= Adarsh Sukumaran =

Malayalam actor and scriptwriter

Adarsh Sukumaran is an Indian scriptwriter and actor who worked in Malayalam cinema. He was best known for his work Kaathal: The Core for which he won the state award for best story writing.

==Personal life==
Adarsh had graduated from Mar Athanasius College, Kothamangalam, and is a postgraduate in television journalism. MT Vasudevan Nair inspired him to be a screenwriter.

==Career==
He debuted as a film actor in the Amal Neerad movie Varathan.
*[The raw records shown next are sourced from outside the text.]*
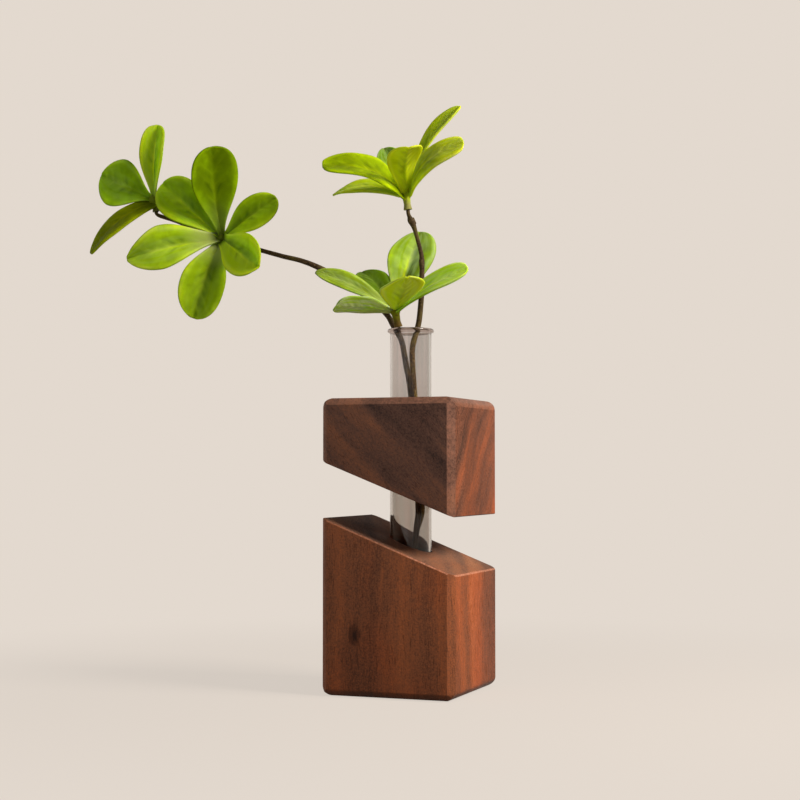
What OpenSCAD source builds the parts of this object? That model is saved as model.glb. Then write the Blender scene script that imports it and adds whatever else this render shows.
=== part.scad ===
// Wall vase. A square walnut block is cut through at a slant, and a glass tube
// stands in its lower half and carries the upper half clear above it, so that
// the upper half seems to float. An artificial leafy spray stands in the tube.
// Millimetres, +Z up, front towards -Y, wall side towards +Y, and the origin at
// the middle of the base. The cut falls from the -X side to the +X side.

/* [Wood block] */
// Width of the block across its front
block_w = 66; // [58:1:90]
// Depth of the block from front to wall side
block_d = 66; // [58:1:90]
// Bevel along the outer edges of the block
edge_bevel = 3.2; // [1:0.2:5]
// Small bevel along the edges of the two sawn faces
saw_bevel = 0.6; // [0.3:0.1:1.2]
// Height of the lower half at its low side
low_side_h = 57; // [50:1:80]
// How far the slanted cut climbs across the width
cut_rise = 26; // [14:1:32]
// Thickness of the upper half at its thin side
thin_side_h = 29.6; // [27:0.2:50]
// Wood left under the blind bore of the lower half
floor_wood = 20; // [12:1:28]
// Height left between the halves when the upper one is turned half round
turn_gap = 0.4; // [0.3:0.1:3]

/* [Keyhole slots] */
// Diameter of the round entry that takes a screw head
key_entry_d = 9.5; // [8:0.1:10]
// Width of the narrow slot that takes the screw shank
key_slot_w = 4.6; // [4:0.1:5.5]
// Travel from the entry to the upper end of the slot
key_run = 11; // [8:0.5:13]
// Thickness of the wood lip that the screw head hooks behind
key_lip = 3.5; // [2.5:0.1:5]
// Full depth of the slot
key_depth = 9.5; // [8:0.1:10.5]

/* [Glass tube] */
// Outer diameter of the tube
tube_d = 20; // [17:0.5:24]
// Thickness of the glass
glass_wall = 1.2; // [0.8:0.1:1.6]
// Length of the tube from its round bottom to its mouth
tube_l = 150; // [135:1:180]
// Thickness of the rolled bead round the mouth
lip_bead = 2.4; // [1.6:0.1:3]
// Radial clearance between the tube and the bores in the wood
bore_gap = 0.4; // [0.3:0.05:0.8]

/* [Rings and cushion] */
// Height of a silicone grip ring
ring_h = 2.6; // [2:0.1:3.5]
// How deep a grip ring sits in the wood beyond the bore
ring_sink = 1.8; // [1.2:0.1:2.5]
// Radial clearance between a grip ring and the glass
ring_fit = 0.1; // [0.05:0.05:0.3]
// Clearance round a ring in its groove
groove_gap = 0.2; // [0.1:0.05:0.4]
// Wood left between a groove and the nearest face of the block
groove_cover = 3.6; // [2:0.1:6]
// Thickness of the cushion under the middle of the tube
cushion_web = 3; // [2:0.1:5]
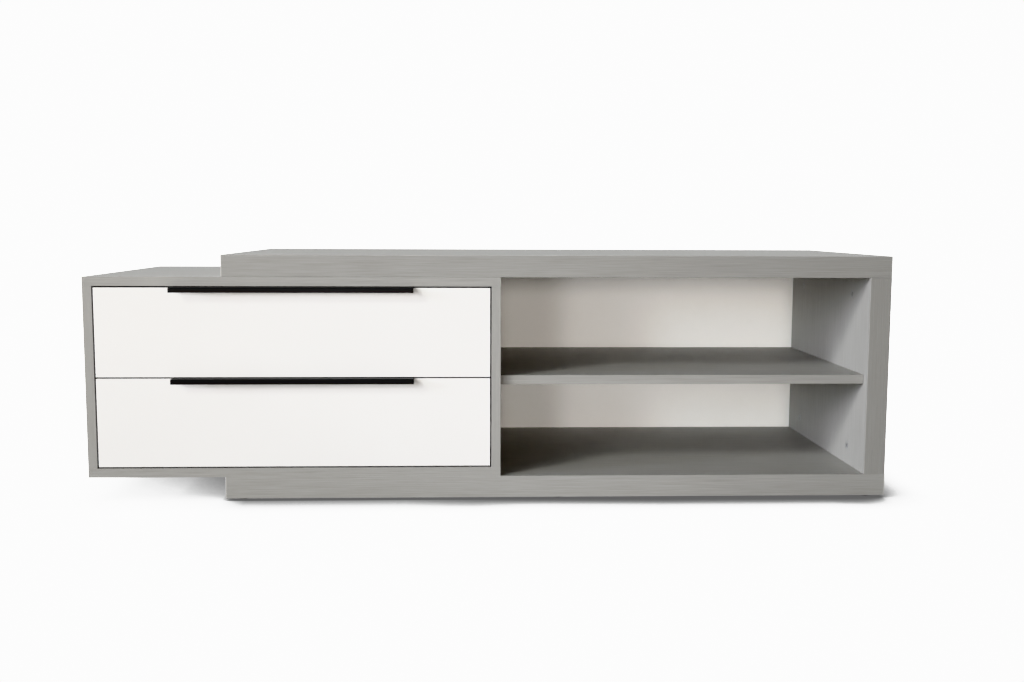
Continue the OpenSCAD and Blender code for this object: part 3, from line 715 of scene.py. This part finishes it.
@dataclass
class ScrewSet:
    """All the screws of one CAD node, with cross recesses in their heads."""

    node: str
    body: str
    head: Head
    slot: str = "zinc_plated_steel"
    finish: Finish = SCREW_ZINC
    recess_reach: float = 0.56
    recess_width: float = 0.16
    recess_depth: float = 0.42
    recess_taper: float = 0.55
    crown: float = 0.30
    tip_share: float = 0.22
    tip_length: float = 2.0
    land_share: float = 0.08
    # Rings of a pan head: share of its radius, and share of its crown or its height
    pan_top: tuple[float, float] = (0.80, 0.35)
    pan_crown: float = 0.94
    pan_flank: float = 0.55
    grid: int = 6

    def build(self) -> Object:
        """Reads the places of the screws from the node and makes them one piece.

        Returns:
            The piece with all the screws.
        """
        whole = bmesh.new()
        for screw in self.places():
            single = self.shape(screw)
            turn = Vector((0, 0, 1)).rotation_difference(screw.outwards).to_matrix().to_4x4()
            single.transform(Matrix.Translation(screw.top) @ turn)
            carrier = bpy.data.meshes.new("screw")
            single.to_mesh(carrier)
            single.free()
            whole.from_mesh(carrier)
            bpy.data.meshes.remove(carrier)
        return make_piece(whole, f"{self.node}_set", self.body, self.finish, (self.node,))

    def places(self) -> list[Screw]:
        """Returns the screw that each loose part of the node stands for."""
        mesh = node_mesh(self.node)
        left = set(mesh.verts)
        found = []
        while left:
            reach = [left.pop()]
            part = []
            while reach:
                vertex = reach.pop()
                part.append(vertex.co.copy())
                near = {edge.other_vert(vertex) for edge in vertex.link_edges} & left
                left -= near
                reach.extend(near)
            found.append(Screw.read(part))
        mesh.free()
        return sorted(found, key=lambda screw: tuple(screw.top))

    def shape(self, screw: Screw) -> bmesh.types.BMesh:
        """Models one screw with the top of its head at the origin and its tip along -Z.

        Args:
            screw: Sizes of the screw.

        Returns:
            Its closed mesh.
        """
        mesh = bmesh.new()
        reach = screw.head_r * self.recess_reach
        half_w = screw.head_r * self.recess_width
        crown = screw.head_h * self.crown if self.head is Head.PAN else 0.0
        bmesh.ops.create_grid(mesh, x_segments=self.grid, y_segments=self.grid, size=reach)
        step = 2 * reach / self.grid
        for vertex in mesh.verts:
            for i in range(2):
                if abs(abs(vertex.co[i]) - step) < ON_PLANE:
                    vertex.co[i] = math.copysign(half_w, vertex.co[i])
        rim = self.rim(mesh)
        self.sink_recess(mesh, screw, half_w)
        for radius, depth in self.rings(screw, crown):
            rim = self.grow(mesh, rim, radius, depth)
        mesh.faces.new(rim)
        bmesh.ops.recalc_face_normals(mesh, faces=mesh.faces)
        return mesh

    def rim(self, mesh: bmesh.types.BMesh) -> list[bmesh.types.BMVert]:
        """Returns the outer vertices of the flat grid, in order round it."""
        outer = {vertex for edge in mesh.edges if edge.is_boundary for vertex in edge.verts}
        return sorted(outer, key=lambda vertex: math.atan2(vertex.co.y, vertex.co.x))

    def sink_recess(self, mesh: bmesh.types.BMesh, screw: Screw, half_w: float) -> None:
        """Sinks the cross in the middle of the grid, narrower towards its floor."""
        depth = screw.head_r * self.recess_depth
        cross = [f for f in mesh.faces if min(abs(c) for c in f.calc_center_median().xy) < half_w]
        floor = {}
        for face in cross:
            for vertex in face.verts:
                if vertex not in floor:
                    x, y = vertex.co.xy * self.recess_taper
                    floor[vertex] = mesh.verts.new((x, y, -depth))
        for face in cross:
            mesh.faces.new([floor[vertex] for vertex in face.verts])
            for loop in list(face.loops):
                if sum(neighbour in cross for neighbour in loop.edge.link_faces) == 1:
                    a, b = loop.vert, loop.link_loop_next.vert
                    mesh.faces.new((a, b, floor[b], floor[a]))
        bmesh.ops.delete(mesh, geom=cross, context="FACES")

    def rings(self, screw: Screw, crown: float) -> list[tuple[float, float]]:
        """Returns radius and depth of each ring from the recess to the tip."""
        tip = screw.shank_r * self.tip_length
        shank = [(screw.shank_r, screw.length - tip), (screw.shank_r * self.tip_share, screw.length)]
        if self.head is Head.COUNTERSUNK:
            land = screw.head_h * self.land_share
            head = [(screw.head_r, 0.0), (screw.head_r, land), (screw.shank_r, screw.head_h)]
            return head + shank
        head = [
            (screw.head_r * self.pan_top[0], crown * self.pan_top[1]),
            (screw.head_r * self.pan_crown, crown),
            (screw.head_r, screw.head_h * self.pan_flank),
            (screw.head_r, screw.head_h),
            (screw.shank_r, screw.head_h),
        ]
        return head + shank

    def grow(
        self, mesh: bmesh.types.BMesh, rim: list[bmesh.types.BMVert], radius: float, depth: float
    ) -> list[bmesh.types.BMVert]:
        """Joins the open rim to a new ring.

        Args:
            mesh: Mesh that the rim belongs to.
            rim: Vertices of the rim, in order.
            radius: Radius of the ring.
            depth: Depth of the ring below the top of the head.

        Returns:
            The vertices of the ring, in the same order.
        """
        ring = []
        for i in range(len(rim)):
            angle = 2 * math.pi * (i + 0.5) / len(rim) - math.pi
            ring.append(mesh.verts.new((radius * math.cos(angle), radius * math.sin(angle), -depth)))
        for i in range(len(rim)):
            mesh.faces.new((rim[i], rim[i - 1], ring[i - 1], ring[i]))
        return ring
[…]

His first project to release as a writer was Neymar directed by Sudhi Maddison.

==Filmography==

| Year | Title | Credited as |  | Notes |
| Writer | Actor |
| 2018 | Varathan | No | Yes | Directed by Amal Neerad. |
| 2022 | Hridayam | No | Yes | Directed by Vineeth Sreenivasan. |
| 2023 | RDX | Yes | Yes | Directed by Nahas Hidhayath. Screenplay with Shabas Rasheed |
| Kaathal: The Core | Yes | Yes | Directed by Jeo Baby. Screenplay with Paulson Skaria |
| Neymar | Yes | Yes | Directed by Sudhi Maddison. Screenplay with Paulson Skaria |
| 2026 | I'm Game (film) | Yes | No | Directed by Nahas Hidhayath. Dialogue written with Shabas Rasheed and Sajeer Baba |

==Awards==
- He won the 2023 State Film Award for best story for the film Kaathal – The Core.